Whereas libertarianism can be defined as the marriage of consistent Jeffersonianism with the radical French liberal tradition, National Corporatism, as an ideology, can be defined as the marriage of consistent Hamiltonianism with the Prussian conservative tradition.

more coming soon…

12 thoughts on “About

  1. Enjoyed your writing, especially the list of Tucker’s four state-privilege monopolies. Just a couple of typos to note: toward the beginning: “…government the denied the ability…” [change 1st “the” to “that”] 4th paragraph – “patents,intellectual copyright,” [space after 1st comma]

  2. Please! You’re just another filthy socialist trying to rebrand itself as something – anything – that a human wouldn’t instinctively spurn.

  3. Excellent & refreshing, thank you & keep up the good work!

    @jonolan
    You bear the distinguishing mark of the proudly-ignorant, anti-intellectual pseudo-libertarian who possesses only a two-word vocabulary & knows nothing but to defensively resort to insults in order to compensate for the obvious sense of inferiority, shallowness & impotence that you display.

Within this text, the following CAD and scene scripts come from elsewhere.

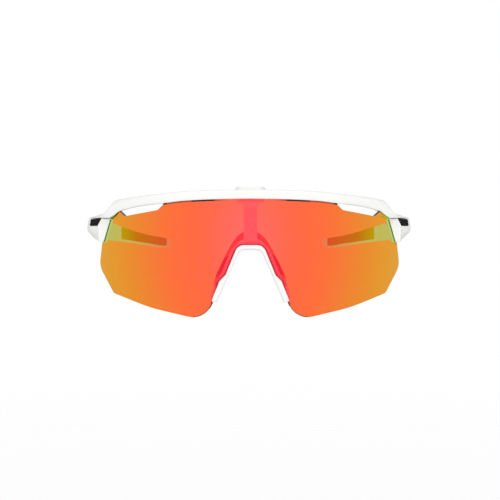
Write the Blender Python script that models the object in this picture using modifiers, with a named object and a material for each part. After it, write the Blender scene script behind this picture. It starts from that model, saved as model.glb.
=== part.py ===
"""Wraparound sport sunglasses: one toric shield lens, a brow frame, two folding temples.

Frame: +Z up, the front faces -Y, +X is the wearer's left, metres.
Origin: the centre of the flat underside of the nose bridge's arch.
"""
import math

import bmesh
import bpy
from mathutils import Matrix, Vector

MM = 0.001

# Driving dimensions, in millimetres, for the wearer's left half (+X).
LENS_APEX_Y = -2.5
LENS_RADIUS = 86.0
LENS_VERTICAL_RADIUS = 150.0
LENS_EQUATOR_Z = 6.0
LENS_THICKNESS = 2.0
LENS_CENTRE_Y = LENS_APEX_Y + LENS_RADIUS
LENS_LOW_Z = -32.0
LENS_HIGH_Z = 27.0
LENS_HALF_ANGLE = math.radians(56.0)
LENS_COLUMNS = 44
LENS_ROWS = 14

CLEARANCE = 0.3
TRIM_FRONT_Y = -12.0
TRIM_BACK_Y = 48.0

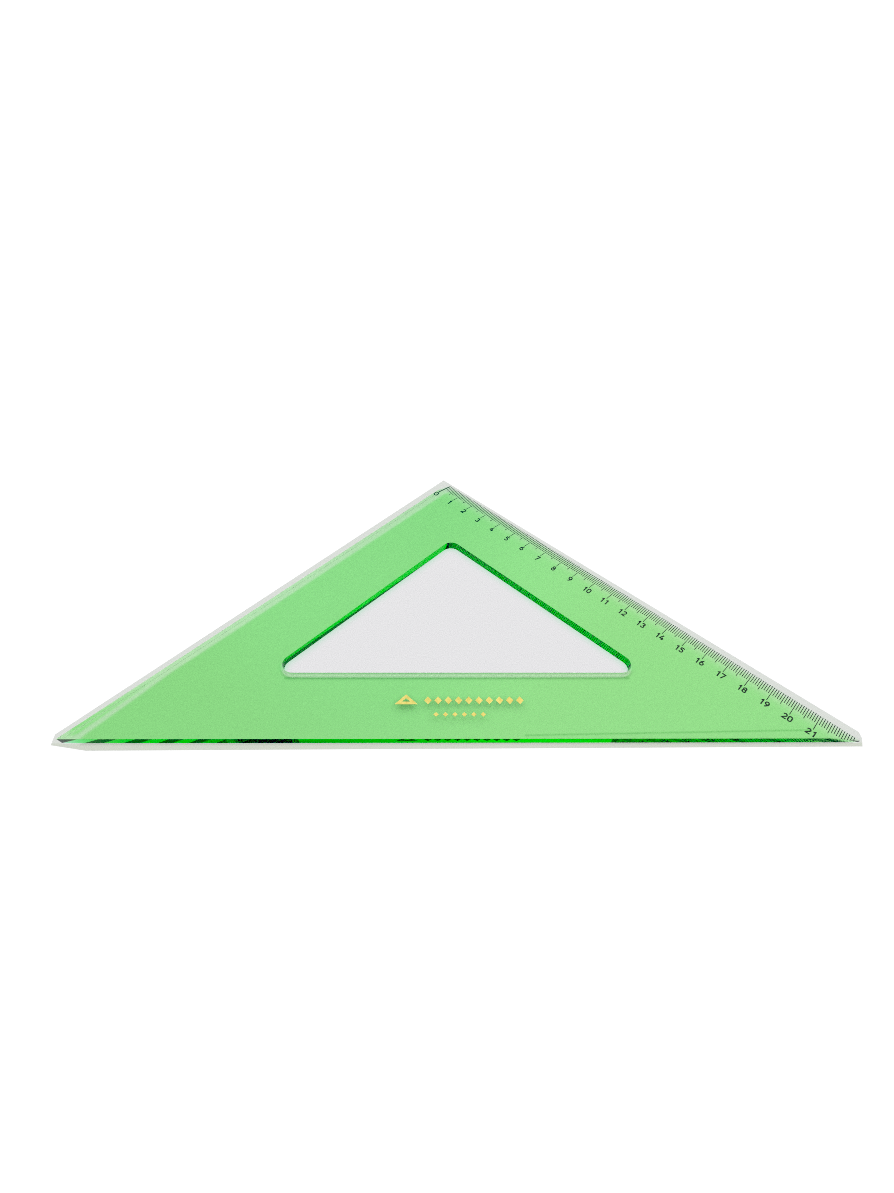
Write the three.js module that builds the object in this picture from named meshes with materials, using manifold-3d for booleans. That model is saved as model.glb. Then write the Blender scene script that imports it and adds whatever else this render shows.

  4. Your writing is indeed refreshing and the intellectual precision you wield in each entry is impressive. I now have a great deal of reading to do… Thanks and keep it up!

  5. Any chance you could switch your RSS feed to include the full text instead of just a blurb? It would make it much easier for me to follow your writing.

    1. Thanx for commenting. I shortened the RSS feed to blurbs because it’s syndicated on other sites and the typical length of the posts would hog up screen space.